Qui plus est, le financement de l’opération humanitaire planifiée pour venir en aide aux civils ayant pu fuir Mossoul n’est pas totalement assuré : il manque la moitié des 334 millions d’euros promis par les bailleurs de fonds.

5- Une difficile coordination entre les différents acteurs

C’est autre défi de taille : arriver à ce que toutes les forces engagées dans la reconquête de Mossoul puissent travailler ensemble, c’est à dire à se coordonner. Entre la coalition internationale, qui agit dans les airs et sur terre, avec des appuis d’artillerie, il faut évidemment compter les forces régulières irakiennes, les unités antiterroristes (ICTS), les Peshmergas (combattant kurdes), les tribus sunnites et les milices chiites des Unités de mobilisation populaire (Hachd al-Chaabi), dont certaines prennent leurs ordres à Téhéran.

Récemment, des informations erronées communiquées à la coalition internationale ont donné lieu à une « bavure, une vingtaine de combattants d’une tribu sunnite ayant été visés, par erreur, par une frappe aérienne.

En outre, la présence des milices chiites n’est pas du goût de tout le monde, ces dernières ayant été accusées d’avoir commis des exactions sur les civils sunnites après la reconquête de plusieurs villes alors contrôlées par l’EI (Tikrit, Falloujah, etc…). Cela étant, le Premier ministre irakien, Haider al-Abadi, a précisé que seules les forces régulières entreraient dans Mossoul.

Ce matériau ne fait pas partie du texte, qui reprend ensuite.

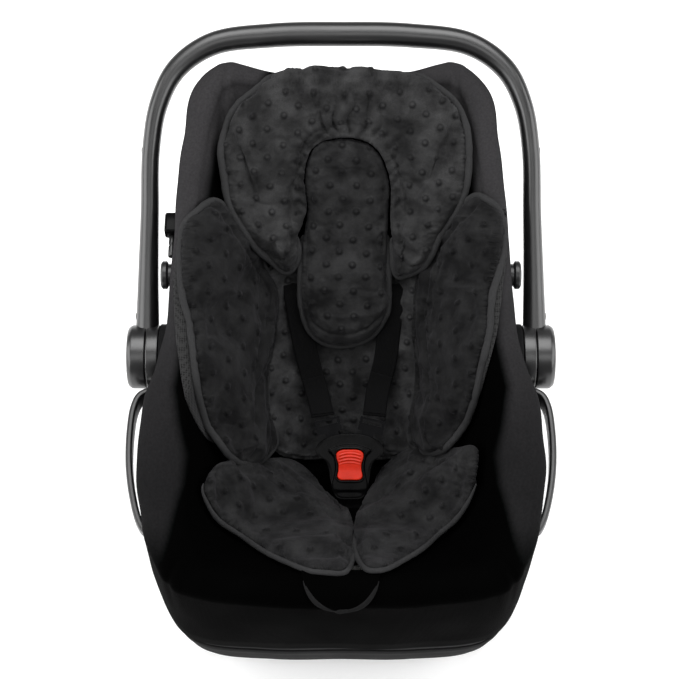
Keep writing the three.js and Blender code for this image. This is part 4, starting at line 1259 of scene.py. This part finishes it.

6- La reprise de Mossoul est nécessaire, mais pas suffisante

Si l’EI perd Mossoul, il ne sera pas pour autant vaincu. Si le gouvernement irakien estime que sa tâche sera accomplie (c’est à dire reprendre les territoires qu’il avait perdus), il lui faudra trouver une solution politique satisfaisante pour éviter que les mêmes causes ne produisent les mêmes effets.

Pour la coalition, le travail sera encore loin d’être terminé : le prochain objectif sera le second bastion de l’EI, c’est à dire Raqqa, en Syrie. C’est de là que furent planifiés les attentats perpétrés en Europe et aux États-Unis au cours de ces derniers mois.